Although Johnson references the phrase “retaliation” in his pleading, he has not alleged any of the elements of a retaliation claim. He has not identified a prior act of protected conduct or supplied any facts suggesting a causal link between that conduct and the destruction of his legal materials. Given these deficiencies, dismissal is appropriate.
III. Leave to amend
The Third Circuit has instructed that if a civil rights complaint is vulnerable to dismissal for failure to state a claim, the Court should permit a curative amendment, unless an amendment would be inequitable or futile. Grayson v.

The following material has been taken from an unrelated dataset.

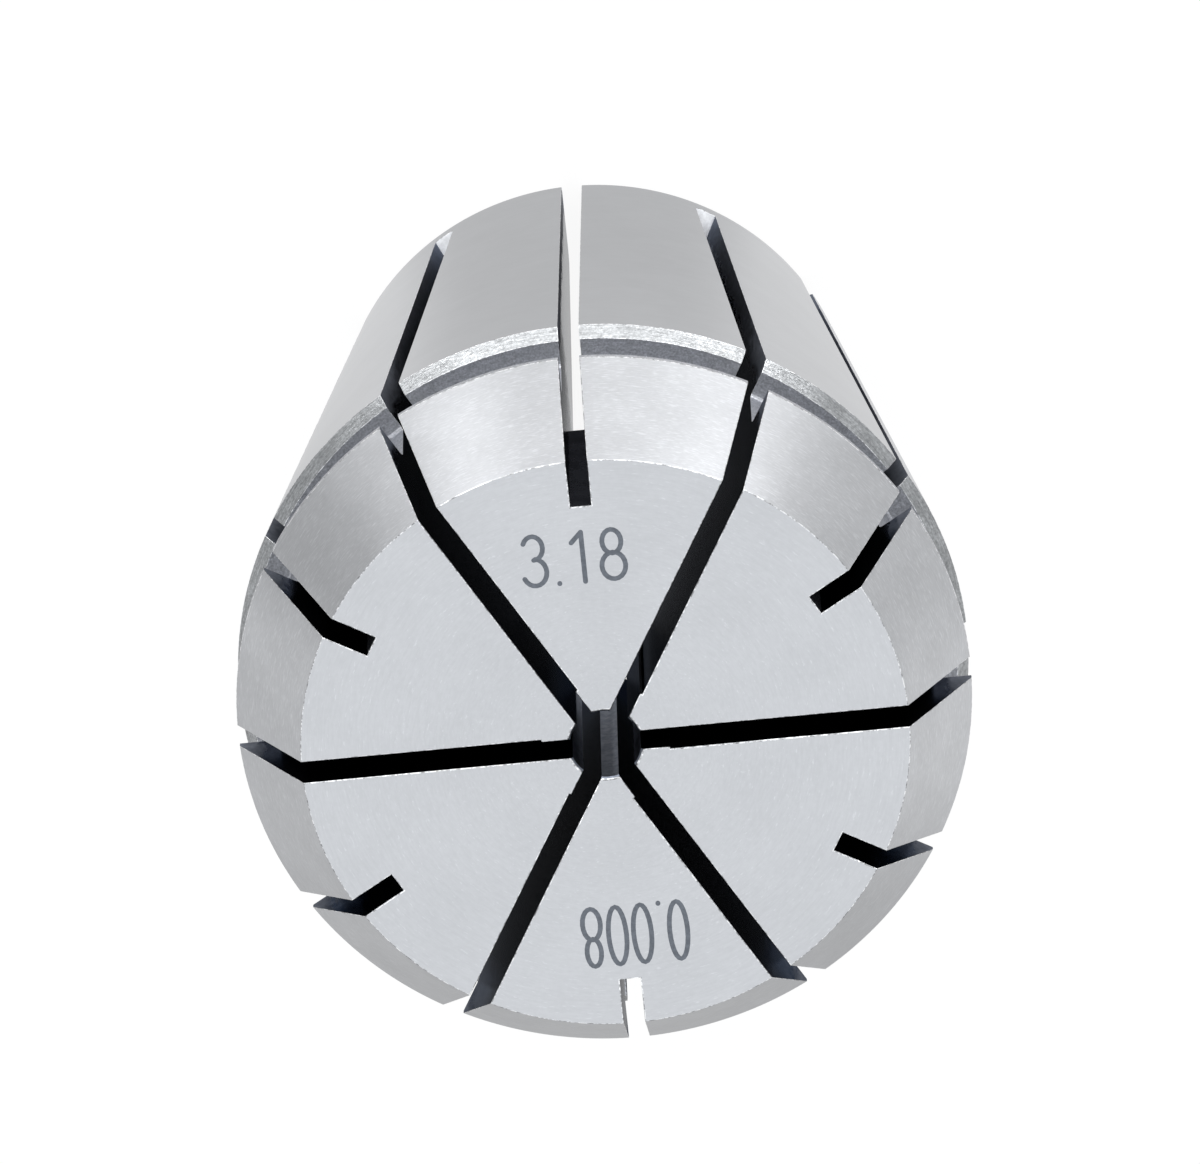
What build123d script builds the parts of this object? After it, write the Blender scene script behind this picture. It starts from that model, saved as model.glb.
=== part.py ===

Mayview State Hosp., 293 F.3d 103, 108 (3d Cir. 2002). This instruction is equally applicable to pro se litigants and those represented by counsel. Alston v. Parker, 363 F.3d 229, 235 (3d Cir. 2004). Because it is not clear that amendment would be futile here, it is recommended that Plaintiff be granted leave to file an amended complaint within a specified time following dismissal. Plaintiff is reminded that an amended complaint “must be complete in all respects. It is a new pleading which stands by itself as an adequate complaint without reference to the complaint already filed.” Williams v. Ferdarko, 2018 WL 3653272, at *1 n. 1 (W.D. Pa. Aug. 1, 2018) (quoting Young v. Keohane, 809 F.Supp. 1185, 1189 (M.D. Pa. 1992)).
IV. Conclusion
For the reasons stated herein, it is respectfully recommended that Defendants' motion to dismiss [ECF No. 23] be granted, but that Plaintiff be permitted an opportunity to amend his complaint.
V. Notice
In accordance with 28 U.S.C. § 636(b)(1) and Fed.R.Civ.P. 72, the parties may seek review by the district court by filing Objections to the Report and Recommendation within fourteen (14) days of the filing of this Report and Recommendation. Any party opposing the objections shall have fourteen (14) days from the date of service of Objections to respond thereto. See Fed.R.Civ.P. 72(b)(2). Failure to file timely objections may constitute a waiver of appellate rights. See Brightwell v. Lehman, 637 F.3d 187, 194 n.7 (3d Cir. 2011); Nara v. Frank, 488 F.3dl87 (3d Cir. 2007).